Hi all,
I have started as IT specialist at an organisation which have chosen to limit their ports on their avaya switches to 100mb/s (which leaves us with a local network transfer of 10mb/s) and I find this unacceptable. I have asked to have the ports changes to auto negotiate and allow the device to choose what it wants. Any devices that have a problem with that could be set manually. I' am constantly told that the reasoning behind this was to stop the wifi network being saturated as the local server only has a 1gb/s connections to the lan.
I can't see any real reasoning to limit the network in this way ....
A quote from an email I received from central IT ( the guy showed an example recommend by Microsoft for remote machines access ... which has nothing to do with local lan speed ). Help me reply
I have started as IT specialist at an organisation which have chosen to limit their ports on their avaya switches to 100mb/s (which leaves us with a local network transfer of 10mb/s) and I find this unacceptable. I have asked to have the ports changes to auto negotiate and allow the device to choose what it wants. Any devices that have a problem with that could be set manually. I' am constantly told that the reasoning behind this was to stop the wifi network being saturated as the local server only has a 1gb/s connections to the lan.
I can't see any real reasoning to limit the network in this way ....
A quote from an email I received from central IT ( the guy showed an example recommend by Microsoft for remote machines access ... which has nothing to do with local lan speed ). Help me reply

Reasoning behind this as follows:
- Servers will still be on 1Gbps connections. The new ones have three Gbps connections ‘split’ between 5 VMs. Even if they had 10Gbps cards (they don’t) the switches from memory don’t have 10Gbps ports available for client use
- 1Gbps connections client side *may* hog the available bandwidth to the wireless clients; that was the prior reasoning by the comms team to downgrade the wired clients to 100Mbps
Contrary to the above performance may be increased if the switches are predominantly doing unicast traffic as opposed to multicast or broadcast; if the servers communication is switching quickly between clients as opposed to pushing to a group simultaneously I assume the connections will use the available bandwidth for that connection instance. My knowledge of exactly how this works in reality is at best hazy though and from second hand conversations with comms; I understand why Matt wants to do this properly as opposed to switching the clients to 1Gbps and hoping for the best.

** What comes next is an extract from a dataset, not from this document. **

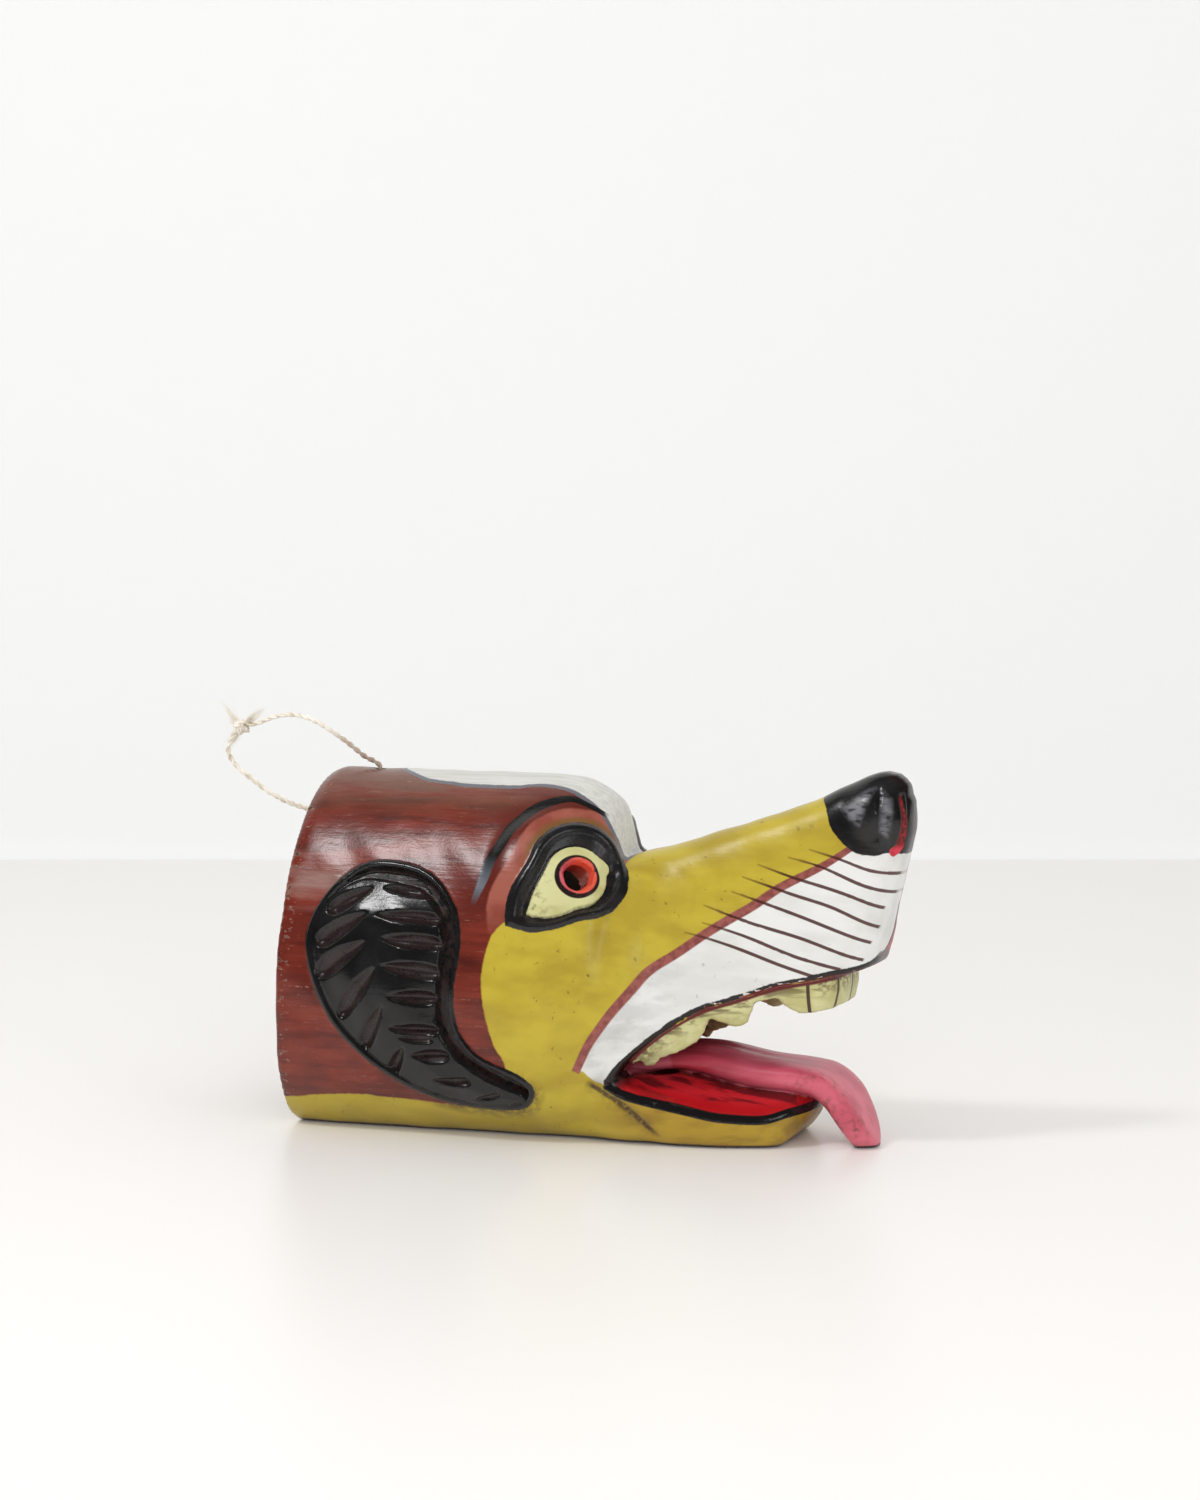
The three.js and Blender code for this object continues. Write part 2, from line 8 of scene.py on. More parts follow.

The planned internet bandwidth increase to 1Gbps will help however.
One other thing to note, comments in teams regarding how 100Mb client connections are slow by today’s standards, these are the recommendations by Microsoft only last year.
https://docs.microsoft.com/en-us/windows-server/remote/remote-desktop-services/network-guidance
For internet access, *High* quality streaming on iplayer only requires 5Mbps (1.5Mbps standard)
Apart from perhaps SCCM imaging, I’d be surprised if your wired clients are hitting the 100Mbps limit often.